◆ Collected data

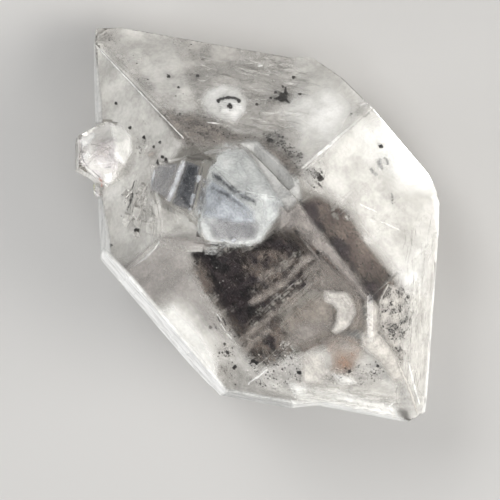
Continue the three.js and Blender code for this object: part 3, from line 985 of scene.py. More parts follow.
@dataclass(frozen=True)
class StrokeField:
    """Many short strokes that run one way inside an outline, such as etched ripples."""

    outline: tuple[Pixel, ...]
    way: Pixel
    count: int
    length_px: tuple[float, float]
    width_px: tuple[float, float]
    depth_mm: tuple[float, float] = (0.06, 0.3)
    stray: float = 0.15
    bow: float = 0.3
    taper: float = 0.9
    seed: int = 1

    def strokes(self) -> tuple[Stroke, ...]:
        """Scatters the strokes.

        Returns:
            The strokes, each with its middle inside the outline.
        """
        chance = random.Random(self.seed)
        x0, y0, x1, y1 = Patch(self.outline, self.depth_mm).bounds()
        found: list[Stroke] = []
        while len(found) < self.count:
            middle = Vector((chance.uniform(x0, x1), chance.uniform(y0, y1)))
            if not inside_polygon((middle.x, middle.y), self.outline):
                continue
            turn = math.atan2(self.way[1], self.way[0]) + chance.gauss(0.0, self.stray)
            half = Vector((math.cos(turn), math.sin(turn))) * chance.uniform(*self.length_px) / 2
            bow = Vector((-half.y, half.x)) * chance.uniform(-self.bow, self.bow)
            path = tuple((spot.x, spot.y) for spot in (middle - half, middle + bow, middle + half))
            found.append(Stroke(path, chance.uniform(*self.width_px), chance.uniform(*self.depth_mm),
                                self.taper))
        return tuple(found)


@dataclass
class StrokeSet:
    """Strokes of one finish as slightly domed strips."""

    name: str
    strokes: tuple[Stroke, ...]
    finish: Finishes
    step_px: float = 2.0
    jitter_px: float = 0.35
    dome_mm: float = 0.05
    side_fade: float = 0.25
    uneven: float = 0.25
    shallowest_mm: float = 0.05
    least_depth_mm: float = 0.02
    longest_mm: float = 0.6
    seed: int = 3

    def build(self, space: CrystalSpace) -> bpy.types.Object:
        """Builds all the strokes as one piece.

        Args:
            space: the room inside the crystal.

        Returns:
            The piece.
        """
        chance = random.Random(self.seed)
        points: list[Vector] = []
        faces: list[tuple[int, ...]] = []
        fades: list[float] = []
        for stroke in self.strokes:
            self.add_stroke(points, faces, fades, stroke, space, chance)
        return new_piece(self.name, points, faces, self.finish, fades)

    def add_stroke(self, points: list[Vector], faces: list[tuple[int, ...]], fades: list[float],
                   stroke: Stroke, space: CrystalSpace, chance: random.Random) -> None:
        """Adds one strip of three rows of corners.

        Args:
            points: the corners so far.
            faces: the faces so far.
            fades: the cover at each corner so far.
            stroke: the line.
            space: the room inside the crystal.
            chance: the seeded source of chance.
        """
        spots = even_steps(stroke.path, self.step_px)
        rows = ((-1, self.side_fade, 0.0), (0, 1.0, self.dome_mm), (1, self.side_fade, 0.0))
        previous: list[int] | None = None
        for k, (spot, way) in enumerate(spots):
            share = k / max(1, len(spots) - 1)
            half = stroke.width_px / 2 * (1 - stroke.taper * abs(2 * share - 1) ** 2)
            side = Vector((-way.y, way.x))
            row: list[int] = []
            for offset, fade, lift in rows:
                reach = offset * half * (1 + chance.uniform(-self.uneven, self.uneven))
                pixel = spot + side * (reach + chance.uniform(-1, 1) * self.jitter_px)
                place = space.seen_at((pixel.x, pixel.y), max(self.shallowest_mm, stroke.depth_mm - lift))
                if place is None or space.depth_of(place) < self.least_depth_mm:
                    row = []
                    break
                row.append(len(points))
                points.append(place)
                fades.append(fade)
            if not row:
                previous = None
                continue
            if previous and (points[row[1]] - points[previous[1]]).length < self.longest_mm * MM:
                faces.append((previous[0], previous[1], row[1], row[0]))
                faces.append((previous[1], previous[2], row[2], row[1]))
            previous = row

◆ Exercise
Out of the material above, select every line that holds the string "three".

◆ Complete response
Continue the three.js and Blender code for this object: part 3, from line 985 of scene.py. More parts follow.
        """Adds one strip of three rows of corners.